GOAL: Write out exactly the lines from the line with "cord_radius, 600), 3))" through the line with "obj.data.transform(world)", including both, and nothing more.

EXTRACTED RECORDS:
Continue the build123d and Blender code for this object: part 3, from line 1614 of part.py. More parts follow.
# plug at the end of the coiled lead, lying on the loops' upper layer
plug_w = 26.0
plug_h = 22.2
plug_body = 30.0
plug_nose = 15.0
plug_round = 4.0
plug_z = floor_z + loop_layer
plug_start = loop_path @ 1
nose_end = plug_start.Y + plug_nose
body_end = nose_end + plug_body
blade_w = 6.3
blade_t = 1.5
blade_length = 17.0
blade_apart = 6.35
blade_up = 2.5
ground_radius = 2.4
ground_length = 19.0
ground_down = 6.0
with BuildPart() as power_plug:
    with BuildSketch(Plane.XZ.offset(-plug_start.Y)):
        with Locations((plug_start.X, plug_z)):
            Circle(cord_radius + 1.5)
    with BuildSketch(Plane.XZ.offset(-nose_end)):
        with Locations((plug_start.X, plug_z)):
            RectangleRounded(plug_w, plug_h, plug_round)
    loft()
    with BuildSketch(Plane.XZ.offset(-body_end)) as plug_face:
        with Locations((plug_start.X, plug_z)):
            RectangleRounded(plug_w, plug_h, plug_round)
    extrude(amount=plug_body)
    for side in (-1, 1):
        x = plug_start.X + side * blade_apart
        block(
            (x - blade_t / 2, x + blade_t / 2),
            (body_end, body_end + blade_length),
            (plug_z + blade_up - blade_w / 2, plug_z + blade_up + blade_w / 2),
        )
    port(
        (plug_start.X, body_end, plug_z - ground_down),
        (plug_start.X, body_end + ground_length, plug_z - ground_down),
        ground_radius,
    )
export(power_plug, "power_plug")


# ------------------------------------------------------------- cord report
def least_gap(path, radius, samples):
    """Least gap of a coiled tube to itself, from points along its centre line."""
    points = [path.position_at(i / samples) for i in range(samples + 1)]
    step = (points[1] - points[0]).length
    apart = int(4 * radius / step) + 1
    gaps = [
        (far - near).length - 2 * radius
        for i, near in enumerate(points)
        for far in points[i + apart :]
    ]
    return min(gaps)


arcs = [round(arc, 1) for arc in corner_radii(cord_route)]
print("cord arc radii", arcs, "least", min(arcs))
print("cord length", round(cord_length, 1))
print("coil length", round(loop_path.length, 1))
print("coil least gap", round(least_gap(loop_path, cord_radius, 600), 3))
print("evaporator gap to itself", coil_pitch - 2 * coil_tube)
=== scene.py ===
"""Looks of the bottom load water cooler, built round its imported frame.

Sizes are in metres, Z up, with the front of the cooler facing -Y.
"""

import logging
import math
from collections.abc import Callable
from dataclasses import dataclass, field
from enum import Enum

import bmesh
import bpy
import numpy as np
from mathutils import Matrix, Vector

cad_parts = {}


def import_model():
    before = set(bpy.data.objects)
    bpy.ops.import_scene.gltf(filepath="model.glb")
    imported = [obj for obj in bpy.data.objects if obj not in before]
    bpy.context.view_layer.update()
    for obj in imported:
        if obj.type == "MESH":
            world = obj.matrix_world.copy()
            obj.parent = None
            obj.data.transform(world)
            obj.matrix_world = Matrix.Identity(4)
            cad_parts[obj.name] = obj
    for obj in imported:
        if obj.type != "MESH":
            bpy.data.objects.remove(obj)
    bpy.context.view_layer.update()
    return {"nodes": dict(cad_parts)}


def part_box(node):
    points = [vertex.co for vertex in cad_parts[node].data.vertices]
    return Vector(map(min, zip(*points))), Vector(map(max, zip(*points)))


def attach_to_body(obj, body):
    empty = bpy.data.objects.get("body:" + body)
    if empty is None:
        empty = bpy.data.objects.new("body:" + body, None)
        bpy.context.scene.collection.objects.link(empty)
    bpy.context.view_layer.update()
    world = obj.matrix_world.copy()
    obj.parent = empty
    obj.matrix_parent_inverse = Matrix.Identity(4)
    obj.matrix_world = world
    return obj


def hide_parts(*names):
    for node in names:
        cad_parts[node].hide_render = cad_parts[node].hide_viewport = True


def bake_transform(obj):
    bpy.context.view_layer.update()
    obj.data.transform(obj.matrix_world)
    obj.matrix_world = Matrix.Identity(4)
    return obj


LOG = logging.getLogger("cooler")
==
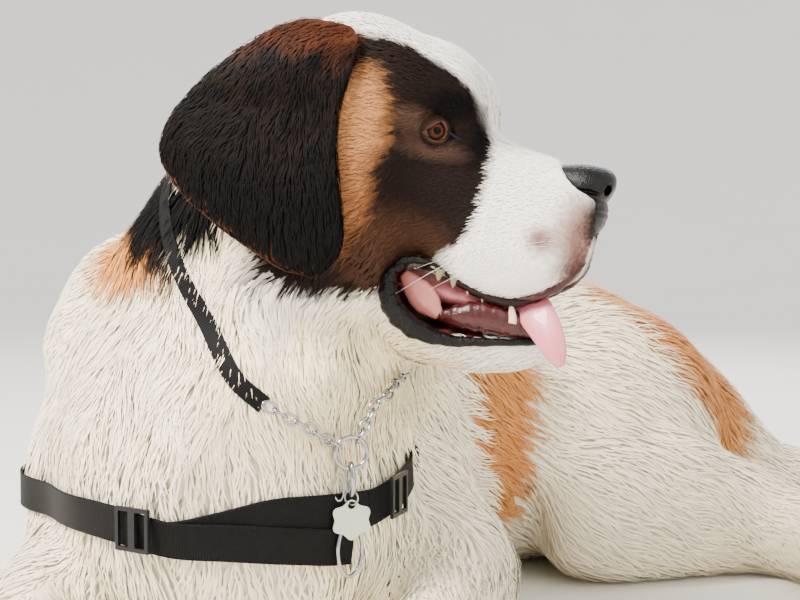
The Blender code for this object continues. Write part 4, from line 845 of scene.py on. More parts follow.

EXERCISE RESULT:
print("coil least gap", round(least_gap(loop_path, cord_radius, 600), 3))
print("evaporator gap to itself", coil_pitch - 2 * coil_tube)
=== scene.py ===
"""Looks of the bottom load water cooler, built round its imported frame.

Sizes are in metres, Z up, with the front of the cooler facing -Y.
"""

import logging
import math
from collections.abc import Callable
from dataclasses import dataclass, field
from enum import Enum

import bmesh
import bpy
import numpy as np
from mathutils import Matrix, Vector

cad_parts = {}


def import_model():
    before = set(bpy.data.objects)
    bpy.ops.import_scene.gltf(filepath="model.glb")
    imported = [obj for obj in bpy.data.objects if obj not in before]
    bpy.context.view_layer.update()
    for obj in imported:
        if obj.type == "MESH":
            world = obj.matrix_world.copy()
            obj.parent = None
            obj.data.transform(world)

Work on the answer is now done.